Allen West

Allen West was born on February 7, 1961, in Atlanta, Fulton County, Georgia, to Herman and Elizabeth West, and grew up in Atlanta’s inner city. West grew up in a culture of military service — his father and older brother served in combat in World War II and Vietnam, respectively. West’s mother worked as a civilian employee for the Marine Corps. He joined the Junior Reserve Officers’ Training Corps (J-ROTC) in 10th grade before graduating from Henry W. Grady High School in Atlanta. West joined the Reserve Officers’ Training Corps (ROTC) while attending the University of Tennessee in Knoxville, where he earned a bachelor’s degree in 1983. West then began United States Army officer training and earned two master’s degrees, a political science degree from Kansas State University in Manhattan, Kansas, and a military arts degree from the U.S. Army Command and General Staff College. In 1989, he married Angela M. Graham, a financial planner, with whom he had two daughters.

After joining the Army, West served in Italy, South Korea, and the Middle East—including service in the Gulf War in 1991. West returned to Kansas State University to serve as an ROTC instructor until 1994. After spending much of the next decade at Camp Lejeune in Jacksonville, North Carolina, West was deployed to Iraq in 2003. During his more than 20 years of service, he was awarded the Bronze Star and three Meritorious Service Medals. He retired from the army in 2004, at the rank of lieutenant colonel. West worked as a high school teacher and coach for a year before taking a position advising the Afghan military in Kandahar, Afghanistan. Having attracted significant attention from national Republicans through his military service, he returned to Florida in 2008, to seek political office for the first time.

West first ran for office in 2008 against Democratic Representative Ron Klein of Florida in a district that encompassed the southeastern tip of the Florida peninsula. Returning to the United States from Afghanistan late in the fundraising cycle, West was unable to match the established incumbent. He received 45.3 percent of the vote in a moderate district. He increased his visibility as the 2010 midterm elections approached, gaining support from conservative Republicans affiliated with the Tea Party movement. West challenged Klein again as public frustration mounted with the state of the economy; he raised considerable funds from national organizations. He defeated Klein in 2010 in a near reverse of the 2008 results, winning by a margin of 54.4 to 45.6 percent. Along with Representative Tim Scott of South Carolina, West was one of the first African-American Republican Congressmen since J. C. Watts of Oklahoma (1995–2003).

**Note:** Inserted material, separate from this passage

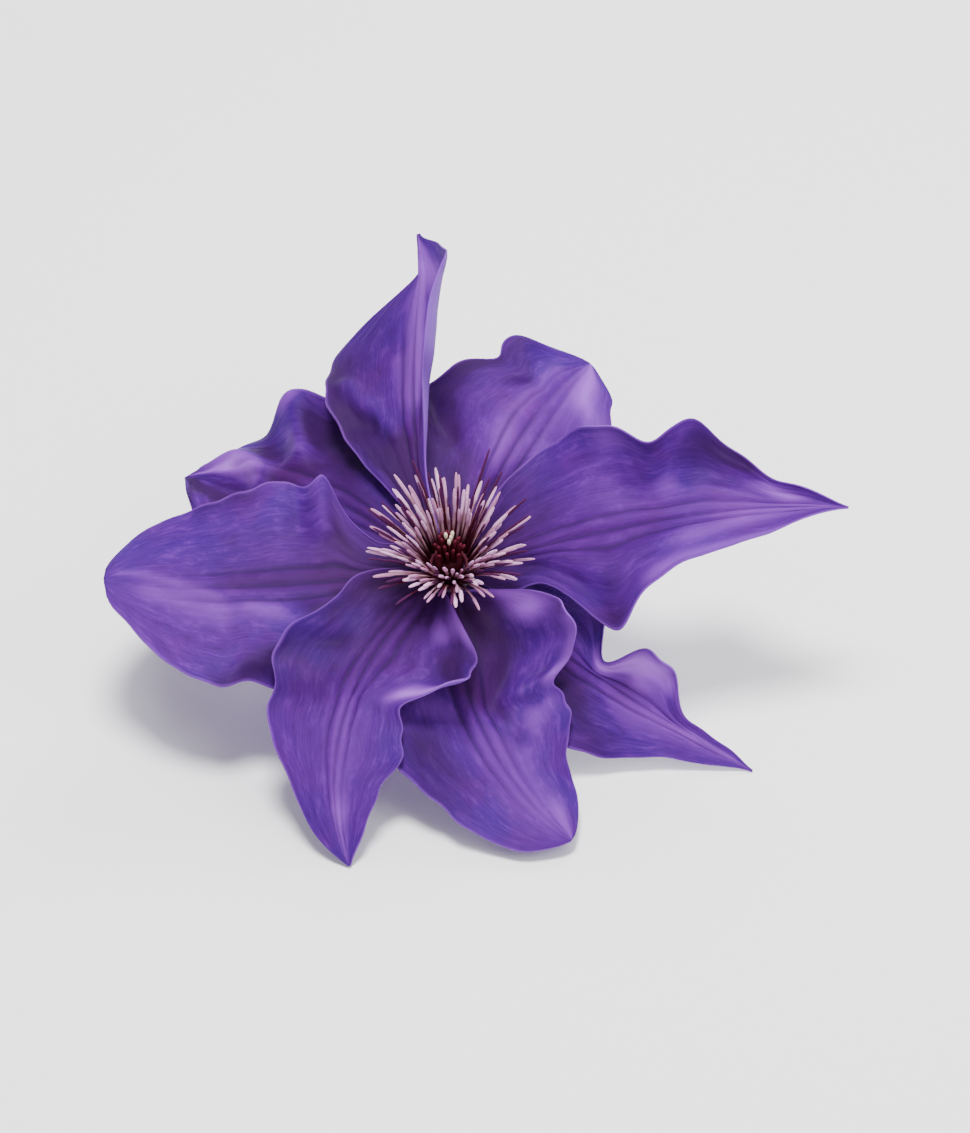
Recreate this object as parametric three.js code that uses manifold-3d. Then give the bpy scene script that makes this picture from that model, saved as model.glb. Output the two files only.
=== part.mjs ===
// One clematis flower, picked and laid down on a flat surface.
// Millimetres, +Z up. The face of the bloom looks up and leans towards -Y, two of its
// lower tepals touch the surface with their tips, and the cut stalk lies behind it along +Y.
// The bloom is drawn about its own axis, Z, with the face up and its upper side towards +Y.

import * as THREE from "three";
import { mergeVertices } from "three/addons/utils/BufferGeometryUtils.js";
import Module from "manifold-3d";

const wasm = await Module();
wasm.setup();

const degrees = Math.PI / 180;

// The bloom's place: its heart is the point where the bases of the tepals meet
const bloomLean = 20;
const heart = new THREE.Vector3(-5.9, -27.5, 30.5);

// The tepals' common sizes
const tepalThickness = 0.66;
const tepalRows = 18;
const tepalColumns = [-1, -0.8, -0.6, -0.4, -0.25, -0.15, -0.07, 0, 0.07, 0.15, 0.25, 0.4, 0.6, 0.8, 1];
const baseRadius = 4.5;
const clawHalfWidth = 1.9;
const tipHalfWidth = 0.35;
const grooveDepth = 0.45;
const grooveSpacing = 0.15;
const grooveWidth = 0.05;
const narrowHalf = 3;
const seatGap = 0.3;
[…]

Elected to the 112th Congress (2011–2013), West declared himself a defender of conservative values. As an example of his effort to reach out to divergent groups within Washington, he joined both the Tea Party Caucus and Congressional Black Caucus (CBC). “I think you need to have competing voices in that body,” West said of his decision to join the otherwise entirely Democratic CBC. West served on the Armed Services and Small Business Committees. Much of his legislative agenda focused on protecting the nation’s armed forces and reforming the tax code. He frequently voted with his fellow Republican freshmen on fiscal policies important to the Tea Party faction of Republicans. West’s spirited speeches and bold conservative rhetoric made him a sensation among conservatives. “I tell the truth and I stand on convictions and you know what you’re getting,” he said of his burgeoning national reputation.

After Florida’s redistricting took effect in early January 2012, West’s district in the Boca Raton area along the Atlantic coast was drawn more favorable to Democrats. West decided to seek re-election in the slightly more conservative neighboring coastal district to the north. Local businessman and Democratic candidate Patrick Murphy planned to challenge West in his original district and followed West north after the switch. Murphy defeated West by 50.3 percent to 49.7 percent, a margin of fewer than 2,000 votes. Though the margin was not small enough to trigger an automatic recount, West’s campaign filed an injunction to impound voting machines and paper ballots in Palm Beach and St. Lucie Counties due to what it described as “disturbing irregularities” in the voting process. Following two weeks of legal actions, West conceded on November 20, 2012. In his concession, West stated, “I have dedicated my life to serving this nation, and the results of this election will not change my purpose. Just as I did in the deserts of Iraq and Afghanistan, just as I did on Capitol Hill, I will continue to fight for our Republic.”